GIVEN MATERIAL:
..............................
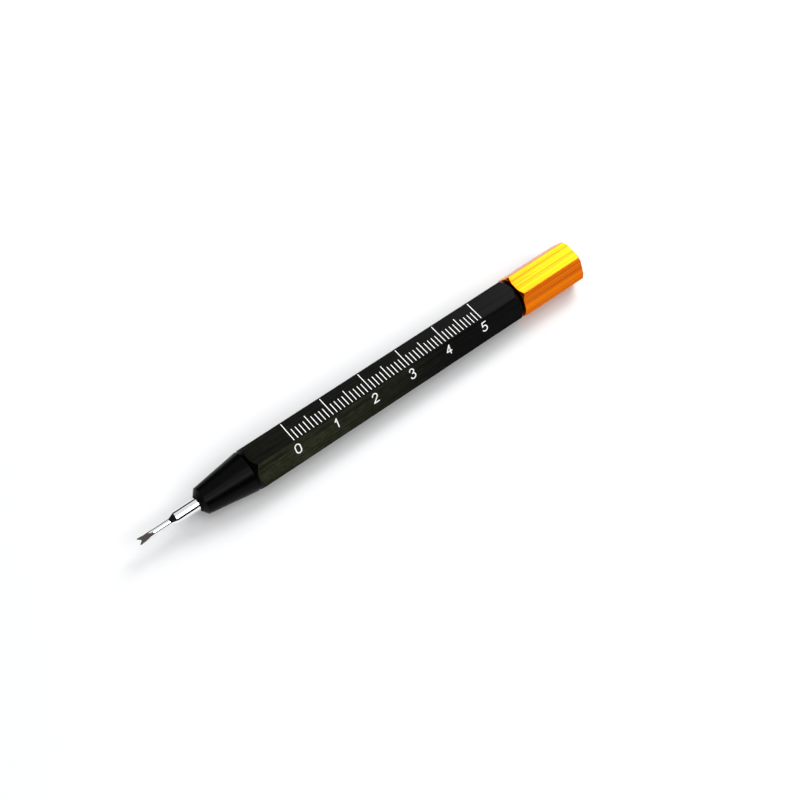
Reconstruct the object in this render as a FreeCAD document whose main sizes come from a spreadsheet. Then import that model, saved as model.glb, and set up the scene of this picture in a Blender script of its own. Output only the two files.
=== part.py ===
import FreeCAD, Part
import math
import os
import re
import Sketcher

# A pen-shaped watch-strap spring bar tool, in millimetres, +Z up.
# It lies on a table along X: the forked tip points to -X and the cap to +X. The origin is under its middle,
# on the table. Inside each body X is measured from the face where the nose meets the barrel.

SIZES = {
    # hexagonal stock of the barrel and the cap
    "across_flats": (9.35, "width of the hexagon across two opposite flats"),
    "edge_rounding": (0.18, "radius on the long edges of the hexagon"),
    "cap_twist": (5.0, "degrees between the cap's flats and the barrel's when the thread is tight"),
    # barrel
    "barrel_length": (72.0, "barrel, face to face"),
    "front_bevel_depth": (1.2, "how far the front bevel cuts the corners down, at the face"),
    "front_bevel_angle": (37.0, "degrees between the barrel's front bevel and its axis"),
    "rear_bevel_depth": (1.25, "how far the rear bevel cuts the corners down, at the face"),
    "rear_bevel_angle": (34.0, "degrees between the barrel's rear bevel and its axis"),
    "front_tapping": (7.0, "depth of the threaded hole for the nose"),
    "rear_tapping": (7.0, "depth of the threaded hole for the cap"),
    "tail_clearance": (0.2, "gap around the bit's tail in its hole"),
    # threads, M7 x 0.75, right hand
    "thread_width": (7.0, "diameter over the crests of the outer thread"),
    "thread_pitch": (0.75, "advance in one turn"),
    "thread_depth": (0.45, "height of the outer thread's ridge"),
    "thread_clearance": (0.05, "gap between outer and inner thread"),
    # scale and digits, engraved and filled with white paint
    "scale_shift": (0.3, "distance of the scale's middle in front of the barrel's middle"),
    "mark_spacing": (1.0, "distance between two marks"),
    "mark_width": (0.18, "width of one mark"),
    "mark_margin": (0.26, "distance of the marks from the flat's edge"),
    "long_mark": (4.85, "length of a centimetre mark"),
    "middle_mark": (3.5, "length of a half centimetre mark"),
    "short_mark": (2.55, "length of a millimetre mark"),
    "paint_depth": (0.12, "depth of the engraving"),
    "digit_height": (2.3, "height of a digit, over the paint"),
    "digit_width": (1.5, "width of a digit, over the paint"),
    "digit_stroke": (0.27, "width of a digit's line"),
    "digit_margin": (0.82, "distance of a digit's top from the flat's edge"),
    # nose cone
    "nose_length": (11.05, "nose, from the barrel's face to its front edge"),
    "nose_front_width": (6.15, "diameter of the front edge"),
    "nose_bevel": (0.95, "length of the shallow cone in front of that edge"),
    "mouth_gap": (0.45, "gap around the bit in the mouth, which the collet's jaws fill"),
    "nose_spigot": (6.5, "length of the threaded spigot"),
    "spigot_wall": (0.6, "thickness of the nose's spigot between its thread and its bore"),
    "nose_taper_length": (2.6, "length of the taper that closes the collet"),
    # collet
    "collet_recess": (0.45, "distance of the collet's tip behind the nose's face"),
    "collet_clearance": (0.06, "gap between the collet and the nose or the barrel"),
    "collet_slot": (0.4, "width of the four slots"),
    "collet_slot_end": (2.0, "rear end of the slots"),
    # bits
    "bit_width": (2.8, "diameter of the bit's shank"),
    "bit_length": (38.0, "bit, end to end"),
    "bit_tail": (12.0, "length of the bit behind the barrel's front face"),
    "bit_clearance": (0.03, "gap between the shank and the collet's bore"),
    "bit_turn": (28.0, "degrees between the fork's flats and the barrel's top flat"),
    "neck_width": (1.5, "diameter of the neck behind the blade"),
    "neck_length": (7.27, "distance from the tip to the front of the shoulder"),
    "shoulder_length": (1.3, "length of the cone between neck and shank"),
    "blade_length": (3.4, "length of the ground blade"),
    "fork_width": (1.6, "width over the fork's two points"),
    "fork_gap": (1.12, "width of the notch between the points"),
    "fork_notch": (0.62, "depth of the notch"),
    "fork_thickness": (0.42, "thickness of the points at the tip"),
    "fine_fork_width": (1.2, "width over the points of a fine fork"),
    "fine_fork_gap": (0.76, "width of the notch in a fine fork"),
    "pin_width": (0.9, "diameter of a push pin"),
    "pin_length": (3.0, "length of a push pin"),
    # spare bits in the store
    "spare_gap": (0.04, "half the gap between two spare bits"),
    "store_clearance": (0.07, "gap between a spare bit and the wall of the store"),
    "store_end_gap": (0.2, "gap between the spare bits and the front end of the store"),
    "store_play": (3.1, "gap between the spare bits and the cap's spigot"),
    # cap and its sealing ring
    "cap_length": (17.0, "cap, without its spigot"),
    "cap_front_bevel_depth": (0.63, "how far the cap's front bevel cuts the corners down, at the face"),
    "cap_end_bevel_depth": (0.45, "how far the cap's end bevel cuts the corners down, at the face"),
    "cap_bevel_angle": (45.0, "degrees between the cap's bevels and its axis"),
    "cap_spigot": (6.7, "length of the threaded spigot"),
    "ring_section": (1.0, "thickness of the sealing ring"),
    "ring_groove_depth": (0.55, "depth of the groove that the ring lies in, below the spigot"),
    "ring_setback": (0.15, "distance of the ring's groove from the cap's face"),
    "ring_clearance": (0.05, "gap between the ring and the groove"),
    "seat_depth": (1.4, "depth of the counterbore around the ring"),
}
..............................
INSTRUCTION: Search the lines for "import". Copy each line that has it.

TASK SOLUTION:
Reconstruct the object in this render as a FreeCAD document whose main sizes come from a spreadsheet. Then import that model, saved as model.glb, and set up the scene of this picture in a Blender script of its own. Output only the two files.
import FreeCAD, Part
import math
import os
import re
import Sketcher